# [What you will do]
Without omitting anything, return the records precisely as given.

# [Supplied material]

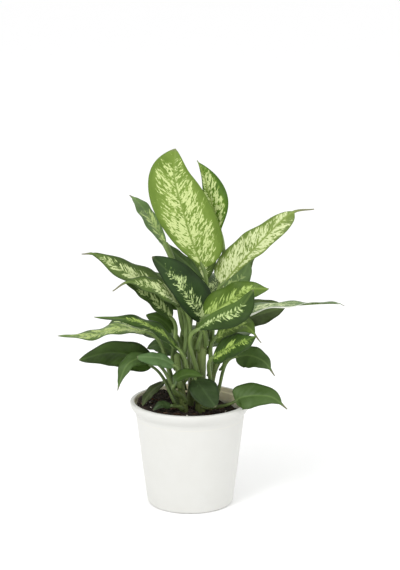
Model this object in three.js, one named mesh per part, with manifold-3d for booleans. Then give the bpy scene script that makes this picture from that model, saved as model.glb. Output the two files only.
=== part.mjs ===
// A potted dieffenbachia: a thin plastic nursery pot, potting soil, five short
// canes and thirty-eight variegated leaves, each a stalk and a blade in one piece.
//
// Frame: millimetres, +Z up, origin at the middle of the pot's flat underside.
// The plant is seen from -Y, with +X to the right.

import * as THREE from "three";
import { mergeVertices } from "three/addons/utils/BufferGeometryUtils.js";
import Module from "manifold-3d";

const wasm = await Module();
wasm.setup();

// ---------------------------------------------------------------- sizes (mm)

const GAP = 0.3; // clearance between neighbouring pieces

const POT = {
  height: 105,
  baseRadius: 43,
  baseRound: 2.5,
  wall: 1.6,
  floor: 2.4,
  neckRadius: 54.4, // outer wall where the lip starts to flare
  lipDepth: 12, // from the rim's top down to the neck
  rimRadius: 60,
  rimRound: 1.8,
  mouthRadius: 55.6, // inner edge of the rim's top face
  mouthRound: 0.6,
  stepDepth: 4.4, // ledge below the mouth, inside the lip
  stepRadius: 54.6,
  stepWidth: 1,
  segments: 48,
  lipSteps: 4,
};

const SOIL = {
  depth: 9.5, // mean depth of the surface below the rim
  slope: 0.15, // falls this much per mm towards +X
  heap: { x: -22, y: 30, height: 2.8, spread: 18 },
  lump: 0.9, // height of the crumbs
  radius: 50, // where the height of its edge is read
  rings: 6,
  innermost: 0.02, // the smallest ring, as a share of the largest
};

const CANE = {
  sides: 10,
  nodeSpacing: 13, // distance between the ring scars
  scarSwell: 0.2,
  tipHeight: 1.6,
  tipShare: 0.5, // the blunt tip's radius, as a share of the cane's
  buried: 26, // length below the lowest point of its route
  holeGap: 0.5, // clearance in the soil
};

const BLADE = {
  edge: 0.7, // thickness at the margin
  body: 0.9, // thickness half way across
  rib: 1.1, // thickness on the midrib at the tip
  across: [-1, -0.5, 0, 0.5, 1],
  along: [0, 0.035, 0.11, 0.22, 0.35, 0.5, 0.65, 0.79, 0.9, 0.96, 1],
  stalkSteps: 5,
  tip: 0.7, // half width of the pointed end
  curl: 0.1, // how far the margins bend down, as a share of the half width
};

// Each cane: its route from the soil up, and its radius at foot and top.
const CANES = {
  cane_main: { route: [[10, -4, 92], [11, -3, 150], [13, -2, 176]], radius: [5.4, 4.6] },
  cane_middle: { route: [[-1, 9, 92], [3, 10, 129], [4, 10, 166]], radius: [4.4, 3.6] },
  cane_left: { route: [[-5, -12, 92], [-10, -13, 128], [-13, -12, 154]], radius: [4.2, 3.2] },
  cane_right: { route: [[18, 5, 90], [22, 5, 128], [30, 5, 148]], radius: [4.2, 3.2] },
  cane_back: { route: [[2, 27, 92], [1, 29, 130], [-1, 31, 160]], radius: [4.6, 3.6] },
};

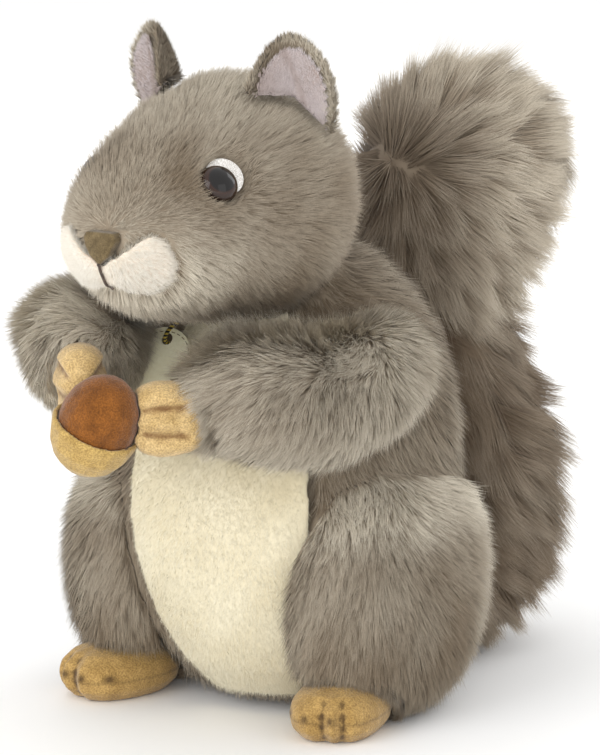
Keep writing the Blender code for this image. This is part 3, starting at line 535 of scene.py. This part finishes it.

# [Solution to the problem]
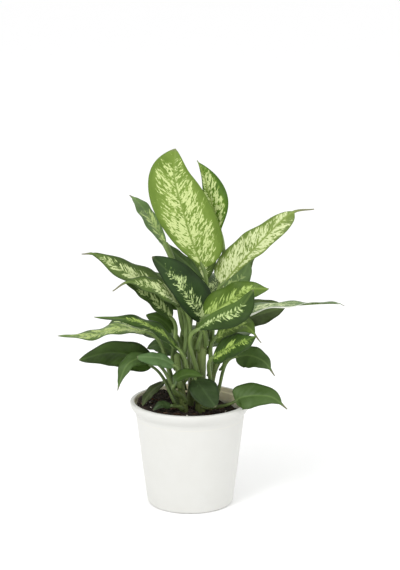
Model this object in three.js, one named mesh per part, with manifold-3d for booleans. Then give the bpy scene script that makes this picture from that model, saved as model.glb. Output the two files only.
=== part.mjs ===
// A potted dieffenbachia: a thin plastic nursery pot, potting soil, five short
// canes and thirty-eight variegated leaves, each a stalk and a blade in one piece.
//
// Frame: millimetres, +Z up, origin at the middle of the pot's flat underside.
// The plant is seen from -Y, with +X to the right.

import * as THREE from "three";
import { mergeVertices } from "three/addons/utils/BufferGeometryUtils.js";
import Module from "manifold-3d";

const wasm = await Module();
wasm.setup();

// ---------------------------------------------------------------- sizes (mm)

const GAP = 0.3; // clearance between neighbouring pieces

const POT = {
  height: 105,
  baseRadius: 43,
  baseRound: 2.5,
  wall: 1.6,
  floor: 2.4,
  neckRadius: 54.4, // outer wall where the lip starts to flare
  lipDepth: 12, // from the rim's top down to the neck
  rimRadius: 60,
  rimRound: 1.8,
  mouthRadius: 55.6, // inner edge of the rim's top face
  mouthRound: 0.6,
  stepDepth: 4.4, // ledge below the mouth, inside the lip
  stepRadius: 54.6,
  stepWidth: 1,
  segments: 48,
  lipSteps: 4,
};

const SOIL = {
  depth: 9.5, // mean depth of the surface below the rim
  slope: 0.15, // falls this much per mm towards +X
  heap: { x: -22, y: 30, height: 2.8, spread: 18 },
  lump: 0.9, // height of the crumbs
  radius: 50, // where the height of its edge is read
  rings: 6,
  innermost: 0.02, // the smallest ring, as a share of the largest
};

const CANE = {
  sides: 10,
  nodeSpacing: 13, // distance between the ring scars
  scarSwell: 0.2,
  tipHeight: 1.6,
  tipShare: 0.5, // the blunt tip's radius, as a share of the cane's
  buried: 26, // length below the lowest point of its route
  holeGap: 0.5, // clearance in the soil
};

const BLADE = {
  edge: 0.7, // thickness at the margin
  body: 0.9, // thickness half way across
  rib: 1.1, // thickness on the midrib at the tip
  across: [-1, -0.5, 0, 0.5, 1],
  along: [0, 0.035, 0.11, 0.22, 0.35, 0.5, 0.65, 0.79, 0.9, 0.96, 1],
  stalkSteps: 5,
  tip: 0.7, // half width of the pointed end
  curl: 0.1, // how far the margins bend down, as a share of the half width
};

// Each cane: its route from the soil up, and its radius at foot and top.
const CANES = {
  cane_main: { route: [[10, -4, 92], [11, -3, 150], [13, -2, 176]], radius: [5.4, 4.6] },
  cane_middle: { route: [[-1, 9, 92], [3, 10, 129], [4, 10, 166]], radius: [4.4, 3.6] },
  cane_left: { route: [[-5, -12, 92], [-10, -13, 128], [-13, -12, 154]], radius: [4.2, 3.2] },
  cane_right: { route: [[18, 5, 90], [22, 5, 128], [30, 5, 148]], radius: [4.2, 3.2] },
  cane_back: { route: [[2, 27, 92], [1, 29, 130], [-1, 31, 160]], radius: [4.6, 3.6] },
};

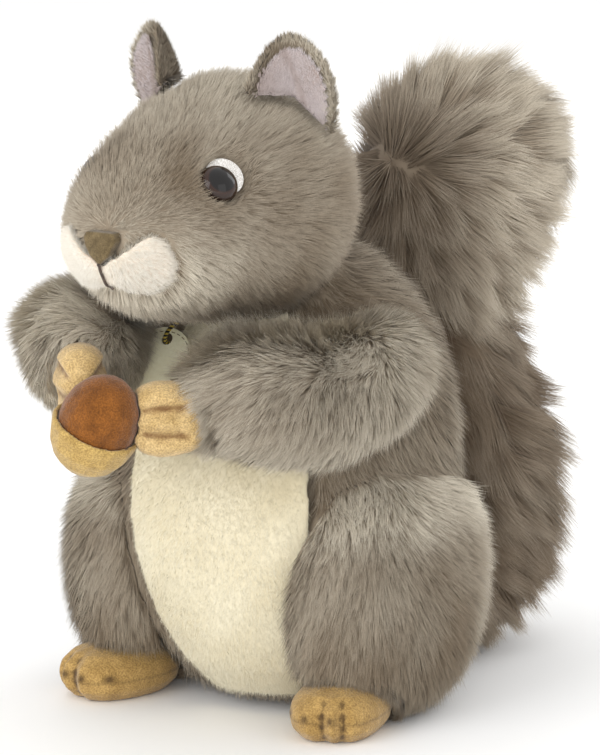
Keep writing the Blender code for this image. This is part 3, starting at line 535 of scene.py. This part finishes it.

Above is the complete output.